O to Kołaczkowska przed śmiercią bała się najbardziej: "Do tej pory mnie przejmuje, co się stanie z moim..."
Joanna Kołaczkowska zmarła w nocy z 16 na 17 lipca. Uwielbiana gwiazda Kabaretu Hrabi miała 59 lat. Ostatnie słowa artystki, ujawnione w wywiadzie, odsłaniają jej największy lęk. Dramatyczne wspomnienia i niepokój o to, co zostanie po niej, wstrząsnęły fanami w całej Polsce.

W nocy z 16 na 17 lipca dotarła do mediów wstrząsająca wiadomość – Joanna Kołaczkowska, znana i uwielbiana artystka kabaretowa, zmarła. Członkowie Kabaretu Hrabi potwierdzili najgorszy możliwy scenariusz. „Z ogromnym bólem i smutkiem zawiadamiamy, że odeszła Joanna Kołaczkowska... Nasza Asia. (...) Wierzyliśmy w cud. Cud nie nastąpił. Asia odeszła spokojnie, bez bólu. W otoczeniu najbliższych i przyjaciół – wśród tych, których kochała i którzy kochali Ją bezgranicznie” – czytamy w oficjalnym komunikacie.
Joanna Kołaczkowska nie żyje – tragiczne potwierdzenie Kabaretu Hrabi
Joanna Kołaczkowska miała 59 lat. Kilka miesięcy wcześniej wycofała się z aktywności scenicznej i odwołała wszystkie występy z Kabaretem Hrabi. Fani szybko zauważyli jej nieobecność i zaczęli się niepokoić. Prawda okazała się dramatyczna – u artystki wykryto nowotwór, który wymagał natychmiastowego leczenia. „Wyczerpaliśmy niestety wszystkie dostępne formy leczenia” – wyjaśnili członkowie kabaretu. Walka o zdrowie zakończyła się tragicznie.

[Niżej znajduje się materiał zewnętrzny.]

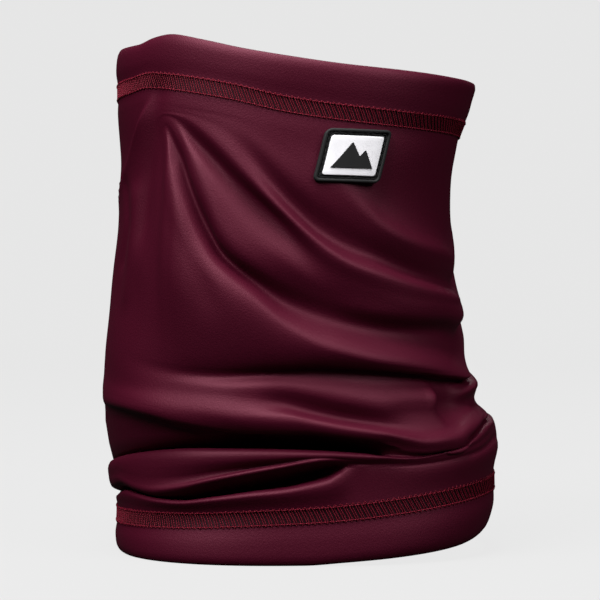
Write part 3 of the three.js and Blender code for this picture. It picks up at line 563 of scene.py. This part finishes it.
STITCH_MM = 2.35
COVER_MM, NEEDLE_MM, LOOPER_MM = 0.18, 0.2, 0.22  # radii of the three kinds of thread
COVER_STEPS, NEEDLE_STEPS, LOOPER_STEPS = 14, 9, 8  # rings of a thread's tube in each stitch
NEEDLE_LEAD = 0.9  # how many stitches one needle line runs ahead of the other
STROKE_AT = [0, 0.37, 0.5, 0.87, 1]  # where in a stitch the cover thread turns,
STROKE_ALONG = [0, 1.5, 1.9, 0.4, 1]  # how many stitches along it is there,
STROKE_ACROSS = [1, 0, 0, 1, 1]  # and which needle line it is at, the lower as 0
PAST_NEEDLES_MM = 0.45  # how far past the needle lines the cover thread turns


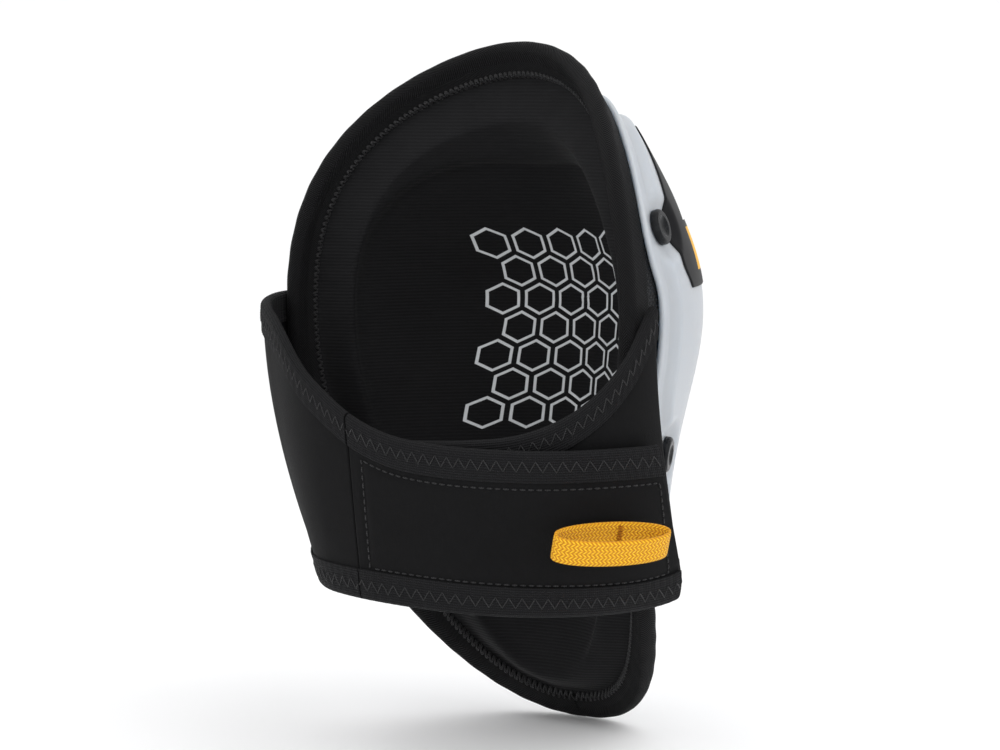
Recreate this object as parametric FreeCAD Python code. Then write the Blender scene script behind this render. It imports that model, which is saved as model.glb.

W jednym z ostatnich wywiadów, opublikowanym przez „Gazetę Wyborczą”, Joanna Kołaczkowska opowiedziała o swoich najgłębszych obawach. Te słowa, wypowiedziane przed śmiercią, dziś wybrzmiewają wyjątkowo poruszająco:
Przeżywałam głęboki lęk przed cierpieniem, utratą bliskich, odejściem, ale przede wszystkim przed tym, co to będzie, jak mnie nie będzie. Możliwe, że chodziło mi o utratę kontroli nad tym, co się będzie działo w mojej sprawie. Że nie będę mogła kontrolować, co się będzie o mnie mówiło, czy mnie ktoś będzie pamiętał, co się stanie z moimi rzeczami
Do tej pory mnie przejmuje, co się stanie z moim krzesłem, z moim biurkiem, z moim obrazkiem, z drobiazgami, które są częścią mojej tożsamości. Co się stanie ze zdjęciami, które są dla mnie bardzo ważne? Jeszcze mam nadzieję, że coś wymyślę, by przetrwały. Może założę portal, na którym umieszczę zdjęcia wszystkich ważnych przedmiotów
Fani w żałobie. Lawina reakcji po śmierci Joanny Kołaczkowskiej
Informacja o śmierci Joanny Kołaczkowskiej wywołała ogromne poruszenie wśród fanów i społeczności artystycznej. Pod oficjalnym wpisem Kabaretu Hrabi pojawiły się tysiące komentarzy i dziesiątki tysięcy reakcji. „Była wspaniałą osobą”, „Nie możemy w to uwierzyć” – pisali internauci. Wielu z nich przyznało, że jej skecze towarzyszyły im przez lata, a charakterystyczny głos i poczucie humoru pozostaną niezapomniane. Aktorkę pożegnały również osoby ze świata medialnego, które wskazywały na jedno - jej poczucie humoru i otwartość do świata jest nie do podrobienia!
Śmierć Joanny Kołaczkowskiej pozostawiła pustkę w sercach ludzi, którzy ją znali – zarówno na scenie, jak i poza nią. Jej odejście to także ogromna strata dla polskiej sceny kabaretowej.